Teens Are Being Manipulated!

How Media Influences Teens To Get Plastic Surgery


In a teen's daily life, they may go on social media or take a peek at a magazine and encounter a picture of the "perfect body" without even realizing that it may have been airbrushed or digitally altered. While discussing these pictures with friends, their idea of the ideal self-image is manipulated into a unrealistic and unhealthy dream. For instance, the media displayed pop rocker Ashlee Simpson and High School Musical star Ashley Tisdale changing their look dramatically with a nose job. Shows such as Extreme Makeover make it seem as if everyone is getting cosmetic surgery. ("Teens Under the Knife") Also, numbers of magazines target young females and support the idea that female happiness and success are tied to physical appearance ("Mass Media and Its Influence on the Adolescent Mind") Furthermore, some of the most common cosmetic surgeries teenagers have done are laser hair removal, dermabrasion, chemical skin peels, ear reshaping, and nose jobs. (Lusted 44) With these changes come risks, but even so, people still choose to get them, aided by the pressure from society to become beautiful and stand out.
Media's Effects on Teen Girl's Body Image & Self Esteem
Media's influence on adolescent girls makes them think about how they can look like the airbrushed models they see on television. This may lead them to get plastic surgery at an early age.


Teens should not be able to have plastic surgery since they can be easily influenced by outside sources and they are not full developed physically.


Although plastic surgery is definitely not the best alternative when looking to improve one's physical appearance, it can have some benefits.

Teens are often bullied in school because they don't have certain looks. For instance, they may be flat chested or have a big nose or pointy ears. (Lusted 43) So to improve their appearance and boost their self esteem they reach for cosmetic surgery.


"There are two types of plastic surgery; reconstructive and cosmetic." Plastic surgery for correcting disfiguration from an accident or illness is reconstructive. (Libal 103)


However, the risks and negative aspects of the process are much greater.

There are many negative aspects to having plastic surgery on a teens body. To begin with, doctors suggest that adolescents should avoid plastic surgery during their time of physical and mental development because during this time of growth their physical features will likely change. For instance, in a year, the changes they may have made with surgery may not look the same on their further developed body. ("Teens Under the Knife") This would not only be a waste of money but also a disappointment to the teenager. Additionally, there are many risks that come with such changes. They include permanent disfigurement, breathing or heart problems due to allergic reactions to anesthesia, heavy bleeding, infection, and even death. (Lusted 13,48,49) With so many drawbacks, it is questionable as to why so many people continue to turn to cosmetic surgery. The decision of having it done may be regretted in the future.


For teens, their looks may become an obsession.
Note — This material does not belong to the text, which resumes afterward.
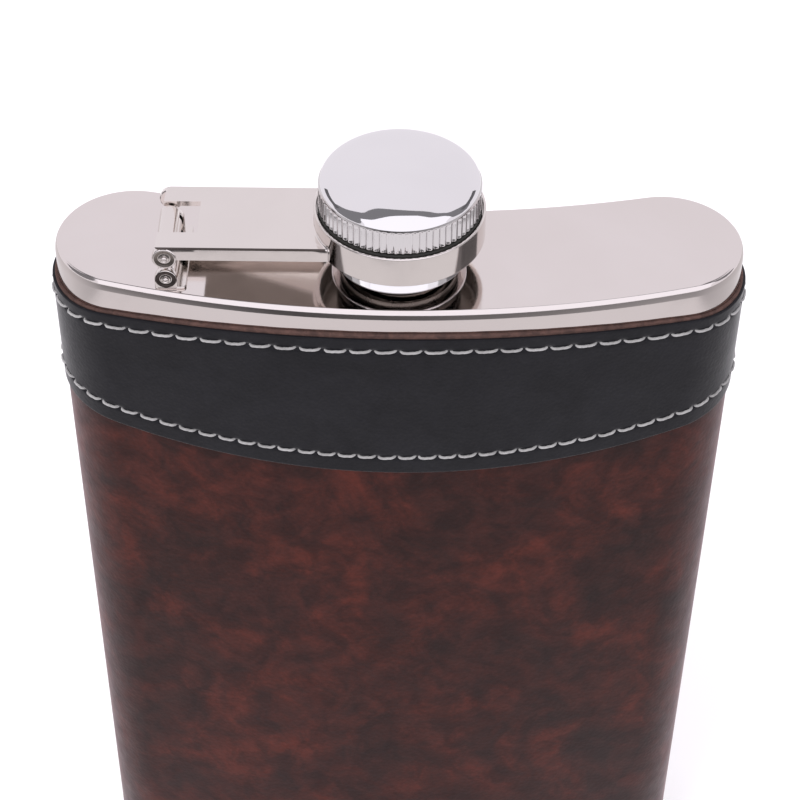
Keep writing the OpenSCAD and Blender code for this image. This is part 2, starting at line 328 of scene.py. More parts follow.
def thread_tooth(phase, width):
    """Height of a thread tooth, 0 to 1, from its phase in turns."""
    return np.clip(width - 5.0 * np.abs((phase + 0.5) % 1 - 0.5), 0, 1)


def run_out(z, start, stop, length=0.6):
    """1 along a thread, fading to 0 at its start and its stop."""
    return np.clip((z - start) / length, 0, 1) * np.clip((stop - z) / length, 0, 1)


def paint_faces(obj, material, test):
    """Gives a second material to the faces whose centre (x, y, z) in millimetres passes a test."""
    obj.data.materials.append(material)
    index = len(obj.data.materials) - 1
    for face in obj.data.polygons:
        if test(*(np.array(face.center) / MM)):
            face.material_index = index


def piece(name, shell, material, body, nodes, flats=False, weld=False):
    """Makes one piece from points in millimetres and faces, and gives it to a body."""
    points, faces = shell
    mesh = bpy.data.meshes.new(name)
    mesh.from_pydata((np.asarray(points) * MM).tolist(), [], faces)
    bm = bmesh.new()
    bm.from_mesh(mesh)
    if weld:
        bmesh.ops.remove_doubles(bm, verts=bm.verts, dist=2e-7)
        bmesh.ops.dissolve_degenerate(bm, edges=bm.edges, dist=1e-8)
    bmesh.ops.recalc_face_normals(bm, faces=bm.faces)
    bm.to_mesh(mesh)
    bm.free()
    mesh.shade_smooth()
    mesh.set_sharp_from_angle(angle=math.radians(42))
    mesh.materials.append(material)
    obj = bpy.data.objects.new(name, mesh)
    bpy.context.scene.collection.objects.link(obj)
    if flats:
        even = obj.modifiers.new("Flat faces stay flat", "WEIGHTED_NORMAL")
        even.keep_sharp = True
        even.weight = 80
    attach(obj, body)
    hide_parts(*nodes)
    return obj


# ---- Materials ---------------------------------------------------------------------------


class Paint:
    """A Principled material with short calls for its procedural nodes."""

    def __init__(self, name, roughness, metallic=0.0, **sockets):
        self.material = bpy.data.materials.new(name)
        self.material.use_nodes = True
        self.tree = self.material.node_tree
        self.shader = self.tree.nodes["Principled BSDF"]
        self.shader.inputs["Roughness"].default_value = roughness
        self.shader.inputs["Metallic"].default_value = metallic
        for key, value in sockets.items():
            self.shader.inputs[key.replace("_", " ")].default_value = value
        self.place = self.node("ShaderNodeTexCoord").outputs["Object"]

    def node(self, kind, **inputs):
        made = self.tree.nodes.new(kind)
        for key, value in inputs.items():
            socket = made.inputs[key.replace("_", " ")]
            if isinstance(value, bpy.types.NodeSocket):
                self.tree.links.new(value, socket)
            else:
                socket.default_value = value
        return made

    def stretch(self, scale, turn=(0, 0, 0)):
        made = self.node("ShaderNodeMapping", Vector=self.place, Rotation=turn)
        made.inputs["Scale"].default_value = scale
        return made.outputs["Vector"]

    def noise(self, scale, detail=4.0, rough=0.5, warp=0.0, place=None):
        made = self.node("ShaderNodeTexNoise", Vector=place or self.place, Scale=scale,
                         Detail=detail, Roughness=rough, Distortion=warp)
        return made.outputs["Fac"]

    def cells(self, scale):
        return self.node("ShaderNodeTexVoronoi", Vector=self.place, Scale=scale).outputs["Distance"]

    def ramp(self, value, *stops):
        made = self.node("ShaderNodeValToRGB", Fac=value)
        ramp = made.color_ramp
        while len(ramp.elements) < len(stops):
            ramp.elements.new(0.5)
        for element, (at, colour) in zip(ramp.elements, stops):
            element.position = at
            element.color = (*colour, 1)
        return made.outputs["Color"]

    def between(self, value, low_end, high_end, from_low=0.3, from_high=0.7):
        made = self.node("ShaderNodeMapRange", Value=value)
        for key, number in zip(("From Min", "From Max", "To Min", "To Max"),
                               (from_low, from_high, low_end, high_end)):
            made.inputs[key].default_value = number
        return made.outputs["Result"]

    def mix(self, factor, a, b, blend="MIX"):
        made = self.tree.nodes.new("ShaderNodeMix")
        made.data_type = "RGBA"
        made.blend_type = blend
        for socket, value in ((made.inputs[0], factor), (made.inputs[6], a), (made.inputs[7], b)):
            if isinstance(value, bpy.types.NodeSocket):
                self.tree.links.new(value, socket)
            else:
                socket.default_value = value if isinstance(value, float) else (*value, 1)
        return made.outputs[2]

    def colour(self, value):
        self.tree.links.new(value, self.shader.inputs["Base Color"])

    def roughness(self, value):
        self.tree.links.new(value, self.shader.inputs["Roughness"])

    def bumps(self, *layers):
        """Each layer is (height, strength, distance in millimetres)."""
        last = None
        for height, strength, distance in layers:
            made = self.node("ShaderNodeBump", Height=height, Strength=strength,
                             Distance=distance * MM)
            if last is not None:
                self.tree.links.new(last, made.inputs["Normal"])
            last = made.outputs["Normal"]
        self.tree.links.new(last, self.shader.inputs["Normal"])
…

Some may resort to plastic surgery for any kind of discomfort they have with their appearance because it may not be considered attractive in society today, or just to stay up with the latest trends. Unfortunately, the results may not be what they expected. The image doctors show you of how you will look after having the surgery is only speculative. (Libal 110) This means it is possible that they will be disappointed with their physical appearance even after they have had surgery or regret ever making the choice of having it done. And, since they are still mentally developing, they may not be mature enough to handle it. But these are not the only possible cons of plastic surgery. For not having certain features that the media describes as what a beautiful person should have, teens may be bullied. Furthermore, due to this bullying, teenagers may blindly have plastic surgery just to have their peers admire them. ("Teens Under the Knife") However, there lives may still be the same even after, so they will only be left with dissatisfaction. Thus, doctors advise teenagers to carefully think about it before deciding to go through with the process. Teens must realize the limitations of plastic surgery and with that, they may also be able to find a better and less risky alternative for their concern.


Teens lack the mental maturity to not be influenced by the media and other outside sources, and have yet to fully develop physically. Therefore, they should not be allowed to have plastic surgery. It would be best if an age restriction was put on plastic surgery so that teens will be prevented from possible harm. The age people may first be allowed to have cosmetic surgery should be after the human body has fully developed. Also, by the time they are finally allowed to get surgery they may no longer face problems like bullying that they had before. This will save people from wasting money on unnecessary pain or unwanted results.

Works Cited

"Mass Media and Its Influence on the Adolescent Mind." Macalester College. Benjie

Achtenberg Macalester College, 2006. Web. 17 Feb. 2015.

"Teens Under the Knife." Sirs Discover. Current Events (Vol. 108, No. 1), Web. 8 Sep. 2008. 6

Feb. 2015.

Libal, Autumn. Can I Change The Way I Look?. Philadelphia: Mason Crest Publishers, 2005.


Lusted, Marcia A., Cosmetic Surgery. Edina: ABDO Publishing Company, 2010. Print.